Suddenly I caught sight of stone steps several hundred yards away on the other side of the fields. These were large and definite things--intentional and welcoming. There would be public lands up formal steps like these.

I was pleased, and started on the path across.

Halfway across the field I looked south and saw a running track.



It was a pitifully thrilling discovery. I've been wanting to roll out of bed and run these days, these nasty, brutish and short days.

I can't wait to use it. I can't wait to run without traffic and car exhaust, and without bussing 20 minutes to get to the nearest trail. I'm looking forward to running a timed mile.




I finished crossing the field, climbed the immense stone steps and emerged abruptly in another world, on a paved path between two houses in a semi-gated community. It was populated by scarcely embellished mid-century homes combining brick and wood to restrained effect in single-story cottages, and what I imagine to be the first of the American split-levels. The lawns had a shaved look. The few cars on the street were pricy but dull--out of time and place, lacking fins and round headlights. The streets themselves were deserted. It was the kind of neighborhood my mother had driven me to during cookie-selling season. We'd pounded the pavement together so I could raise the money to attend summer camp. My fingers always froze, because it was hard to handle money with mittens on.

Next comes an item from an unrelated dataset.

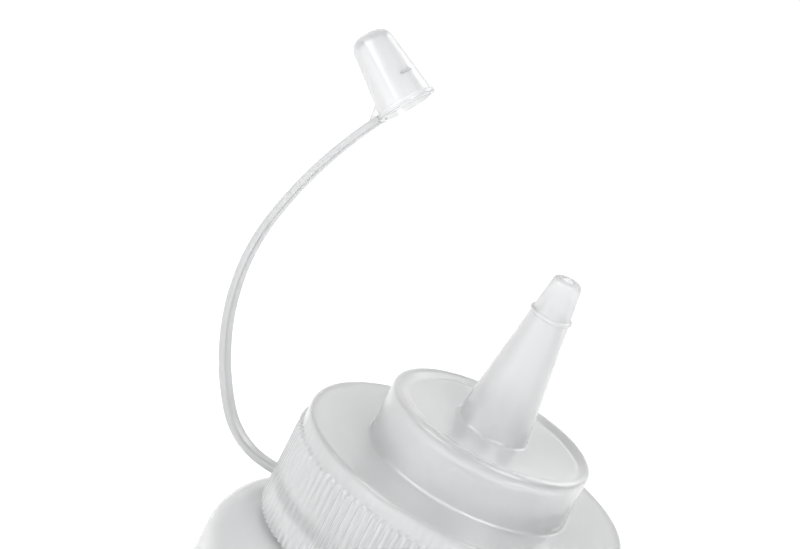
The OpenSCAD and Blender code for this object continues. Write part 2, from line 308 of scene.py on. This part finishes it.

I turned south and walked in the general direction of the office, wondering if I were walking on anybody's cookie turf.


If I'd walked the same distance on my usual route I would have been breathing car exhaust by then, and getting honked at for showing a well-turned ankle on the streets like the brazen hussy I am. Instead, I turned a corner and looked at the opera box version of the mountain view from my apartment. Breathtaking.

And in the distance, perhaps still three-quarters of a mile away, I spotted my office, and noted that the street I walked on cut through at the bottom of the hill.



I swanned down the hill and emerged from the enclave. A darling older house perched high on a hill opposite, and realized with some disorientation that I had been able to see straight through the 2nd floor on my toward it because it was devoid of both life and of curtains. A sign said "For Sale By Owner". It was an older house, something from the 30's or 40's, with gables and a porch across the entire front, held up by white two columns. It's probably geologically unsound and due to fall down the hill at any moment, but for a brief moment I allowed myself to fantasize about buying that pretty thing, getting ever closer to the ends of the earth.

Next door, a trail wandered mysteriously down into a gulch thick with trees, accompanied by a stream.

Another day.



I smiled as I walked the last few hundred yards to work in the unseasonal sunshine, feeling just the slightest bit hallucinatory. Walking is more my transportation and exercise than a source of pleasure, but I was having the sort of walk that would fascinate, dare I say arouse a Jane Austen character. The best morning walk in the world. A cat, a classic car, a track, a quiet route to work on which I can parade sleeveless in the summer without comment. A nature trail that goes God knows where.

I let myself into the office and made some coffee.

I wondered if someone there would see me and ask why I had come from the opposite direction, or ask me why I was smiling, but no one did. I was the first one there. So I've had to write it down, then--I have to remember the miniscule steps outside of my uncomfortable comfort zones, the willingness to be lost, the funny little risks. They lead somewhere.